> [Exercise description]
Reproduce every entry exactly, without alteration.

> [Data shown]
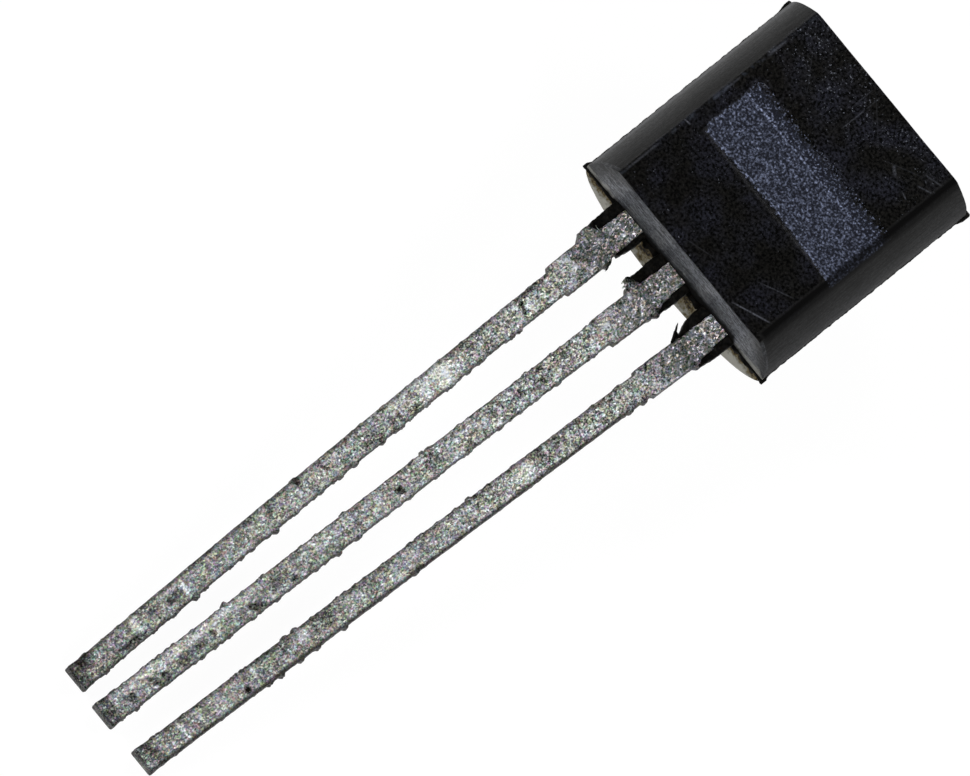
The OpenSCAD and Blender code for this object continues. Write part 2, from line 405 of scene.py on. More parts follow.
def etched_panel(add, ragged_x, x, y, fuzz, wander):
    """Where the panel is etched and its tone there: a rectangle with rounded corners and a
    bowed foot, frayed along its top, with the bare filler as a fuzz of grains."""
    middle = add("Math MULTIPLY", x, x)
    bow = add("Math MULTIPLY_ADD", middle, PANEL_BOW / 3, -PANEL_BOW)
    low_half = add("MapRange", y, 2.2, 2.6, 1, 0)
    bow = add("Math MULTIPLY_ADD", bow, low_half, y)
    bowed = add("Math MULTIPLY_ADD", wander, 0.05, bow)
    centre = ((PANEL_LEFT + PANEL_RIGHT) / 2, (PANEL_TOP + PANEL_FOOT) / 2 + 0.025, 0)
    half = ((PANEL_RIGHT - PANEL_LEFT) / 2 - PANEL_R, (PANEL_TOP - PANEL_FOOT) / 2 - PANEL_R, 0)
    flat_point = add("CombineXYZ", ragged_x, bowed)
    offset = add("VectorMath SUBTRACT", flat_point, centre)
    folded = add("VectorMath ABSOLUTE", offset)
    past = add("VectorMath SUBTRACT", folded, half)
    outside = add("VectorMath MAXIMUM", past, (0, 0, 0))
    distance = add("VectorMath LENGTH", outside).outputs["Value"]
    fray = add("MapRange", y, SEAM_Y, PANEL_TOP, -0.14, -0.55)
    clumped = add("Math SUBTRACT", fuzz, 0.5)
    frayed = add("Math MULTIPLY_ADD", clumped, fray, distance)
    inside = add("MapRange", frayed, PANEL_R - 0.04, PANEL_R + 0.015, 1, 0)

    # The fuzz is sparser above the seam of two passes, and denser on it, and denser along the foot as a
    # painted highlight on the edge of the panel's recess
    above = add("MapRange", y, SEAM_Y - 0.02, SEAM_Y + 0.02, 0, 1)
    thinning = add("MapRange", y, SEAM_Y, PANEL_TOP, 0.03, 0.09)
    sparse = add("Math MULTIPLY", above, thinning)
    thick = add("Math SUBTRACT", fuzz, sparse)
    patch = add("Math MULTIPLY", clumped, above)
    thick = add("Math MULTIPLY_ADD", patch, 0.4, thick)
    seam = stripe(add, y, SEAM_Y, 0.008, 0.03, 0.11)
    fading = add("MapRange", x, 0.0, 1.2, 1.1, 0.4)
    seam = add("Math MULTIPLY", seam, fading)
    # Painted highlight: denser fuzz along the panel's foot, for the lit edge of its recess
    rim = add("MapRange", distance, PANEL_R - 0.06, PANEL_R - 0.02, 0, 0.08)
    rim = add("Math MULTIPLY", rim, low_half)
    bright = add("Math ADD", seam, rim)
    thick = add("Math ADD", thick, bright)
    tuft = add("MapRange", thick, 0.36, 0.78, 0, 1)
    tuft = add("Math POWER", tuft, 2.5)
    return inside, add("MixRGB", tuft, "#171921", "#97a1c0")


def scratch_marks(add, point, grain):
    """The scratches: each turns and stretches the face so that it fills a square of side 2."""
    scratched = None
    for middle_x, middle_y, length, width, turn, strength in SCRATCHES:
        place = {
            0: point,
            1: (middle_x, middle_y, FLAT_Z),
            2: (0, 0, math.radians(turn)),
            3: (length / 2, width / 2, SCRATCH_DEPTH),
        }
        near = add("Mapping", place, vector_type="TEXTURE")
        folded = add("VectorMath ABSOLUTE", near)
        sides = add("SeparateXYZ", folded).outputs
        mark = add("MapRange", sides[0], 0.6, 1, strength, 0)
        edges = add("MapRange", sides[1], 0, 1, 1, 0)
        level = add("Math LESS_THAN", sides[2], 1)
        for share in (edges, level):
            mark = add("Math MULTIPLY", mark, share)
        scratched = mark if scratched is None else add("Math ADD", scratched, mark)
    worn = add("MapRange", grain, 0.35, 0.6, 0.3, 1)
    return add("Math MULTIPLY", scratched, worn, use_clamp=True)


def right_edge_shade(add, ragged_x, x, y, at_front, etched):
    """The right edge of the flat, darkened to a black line: painted shade on the rounded edge."""
    right_shade = add("MapRange", ragged_x, RIGHT_SHADE_LINE[0], RIGHT_SHADE_LINE[1], 0, 1)
    edge_out = add("MapRange", x, RIGHT_SHADE_LINE[2], RIGHT_SHADE_LINE[3], 1, 0)
    edge_up = add("MapRange", y, 0.02, 0.12, 0, 1)
    left_bare = add("MapRange", etched, 0, 1, 1, 0.85)
    for share in (edge_out, edge_up, at_front, left_bare):
        right_shade = add("Math MULTIPLY", right_shade, share)
    return right_shade


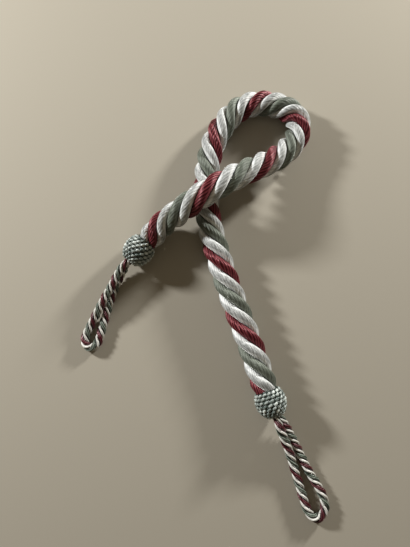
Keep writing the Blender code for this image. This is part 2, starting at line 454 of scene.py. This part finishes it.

> [Answer for this exercise]
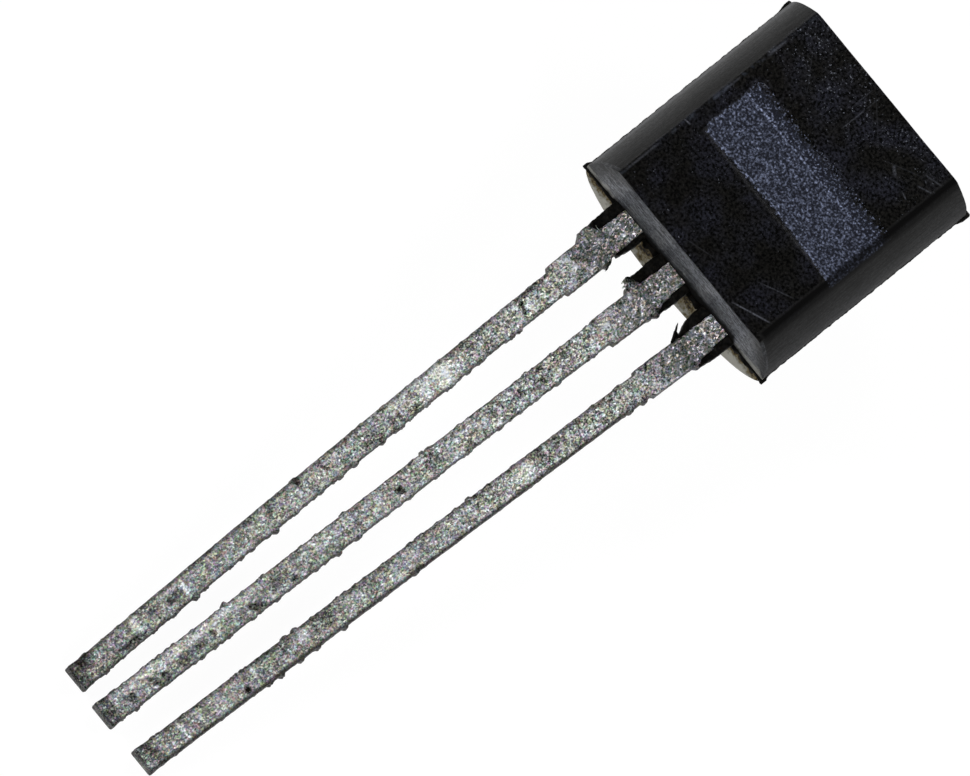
The OpenSCAD and Blender code for this object continues. Write part 2, from line 405 of scene.py on. More parts follow.
def etched_panel(add, ragged_x, x, y, fuzz, wander):
    """Where the panel is etched and its tone there: a rectangle with rounded corners and a
    bowed foot, frayed along its top, with the bare filler as a fuzz of grains."""
    middle = add("Math MULTIPLY", x, x)
    bow = add("Math MULTIPLY_ADD", middle, PANEL_BOW / 3, -PANEL_BOW)
    low_half = add("MapRange", y, 2.2, 2.6, 1, 0)
    bow = add("Math MULTIPLY_ADD", bow, low_half, y)
    bowed = add("Math MULTIPLY_ADD", wander, 0.05, bow)
    centre = ((PANEL_LEFT + PANEL_RIGHT) / 2, (PANEL_TOP + PANEL_FOOT) / 2 + 0.025, 0)
    half = ((PANEL_RIGHT - PANEL_LEFT) / 2 - PANEL_R, (PANEL_TOP - PANEL_FOOT) / 2 - PANEL_R, 0)
    flat_point = add("CombineXYZ", ragged_x, bowed)
    offset = add("VectorMath SUBTRACT", flat_point, centre)
    folded = add("VectorMath ABSOLUTE", offset)
    past = add("VectorMath SUBTRACT", folded, half)
    outside = add("VectorMath MAXIMUM", past, (0, 0, 0))
    distance = add("VectorMath LENGTH", outside).outputs["Value"]
    fray = add("MapRange", y, SEAM_Y, PANEL_TOP, -0.14, -0.55)
    clumped = add("Math SUBTRACT", fuzz, 0.5)
    frayed = add("Math MULTIPLY_ADD", clumped, fray, distance)
    inside = add("MapRange", frayed, PANEL_R - 0.04, PANEL_R + 0.015, 1, 0)

    # The fuzz is sparser above the seam of two passes, and denser on it, and denser along the foot as a
    # painted highlight on the edge of the panel's recess
    above = add("MapRange", y, SEAM_Y - 0.02, SEAM_Y + 0.02, 0, 1)
    thinning = add("MapRange", y, SEAM_Y, PANEL_TOP, 0.03, 0.09)
    sparse = add("Math MULTIPLY", above, thinning)
    thick = add("Math SUBTRACT", fuzz, sparse)
    patch = add("Math MULTIPLY", clumped, above)
    thick = add("Math MULTIPLY_ADD", patch, 0.4, thick)
    seam = stripe(add, y, SEAM_Y, 0.008, 0.03, 0.11)
    fading = add("MapRange", x, 0.0, 1.2, 1.1, 0.4)
    seam = add("Math MULTIPLY", seam, fading)
    # Painted highlight: denser fuzz along the panel's foot, for the lit edge of its recess
    rim = add("MapRange", distance, PANEL_R - 0.06, PANEL_R - 0.02, 0, 0.08)
    rim = add("Math MULTIPLY", rim, low_half)
    bright = add("Math ADD", seam, rim)
    thick = add("Math ADD", thick, bright)
    tuft = add("MapRange", thick, 0.36, 0.78, 0, 1)
    tuft = add("Math POWER", tuft, 2.5)
    return inside, add("MixRGB", tuft, "#171921", "#97a1c0")


def scratch_marks(add, point, grain):
    """The scratches: each turns and stretches the face so that it fills a square of side 2."""
    scratched = None
    for middle_x, middle_y, length, width, turn, strength in SCRATCHES:
        place = {
            0: point,
            1: (middle_x, middle_y, FLAT_Z),
            2: (0, 0, math.radians(turn)),
            3: (length / 2, width / 2, SCRATCH_DEPTH),
        }
        near = add("Mapping", place, vector_type="TEXTURE")
        folded = add("VectorMath ABSOLUTE", near)
        sides = add("SeparateXYZ", folded).outputs
        mark = add("MapRange", sides[0], 0.6, 1, strength, 0)
        edges = add("MapRange", sides[1], 0, 1, 1, 0)
        level = add("Math LESS_THAN", sides[2], 1)
        for share in (edges, level):
            mark = add("Math MULTIPLY", mark, share)
        scratched = mark if scratched is None else add("Math ADD", scratched, mark)
    worn = add("MapRange", grain, 0.35, 0.6, 0.3, 1)
    return add("Math MULTIPLY", scratched, worn, use_clamp=True)


def right_edge_shade(add, ragged_x, x, y, at_front, etched):
    """The right edge of the flat, darkened to a black line: painted shade on the rounded edge."""
    right_shade = add("MapRange", ragged_x, RIGHT_SHADE_LINE[0], RIGHT_SHADE_LINE[1], 0, 1)
    edge_out = add("MapRange", x, RIGHT_SHADE_LINE[2], RIGHT_SHADE_LINE[3], 1, 0)
    edge_up = add("MapRange", y, 0.02, 0.12, 0, 1)
    left_bare = add("MapRange", etched, 0, 1, 1, 0.85)
    for share in (edge_out, edge_up, at_front, left_bare):
        right_shade = add("Math MULTIPLY", right_shade, share)
    return right_shade


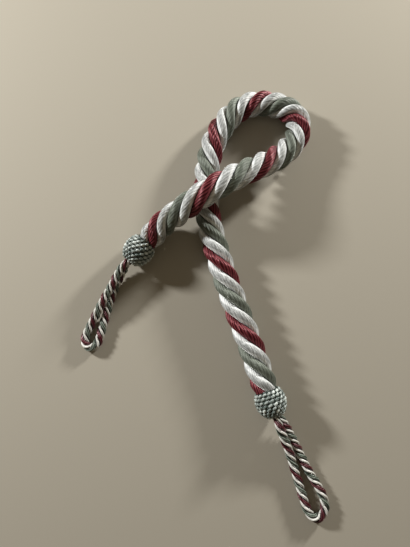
Keep writing the Blender code for this image. This is part 2, starting at line 454 of scene.py. This part finishes it.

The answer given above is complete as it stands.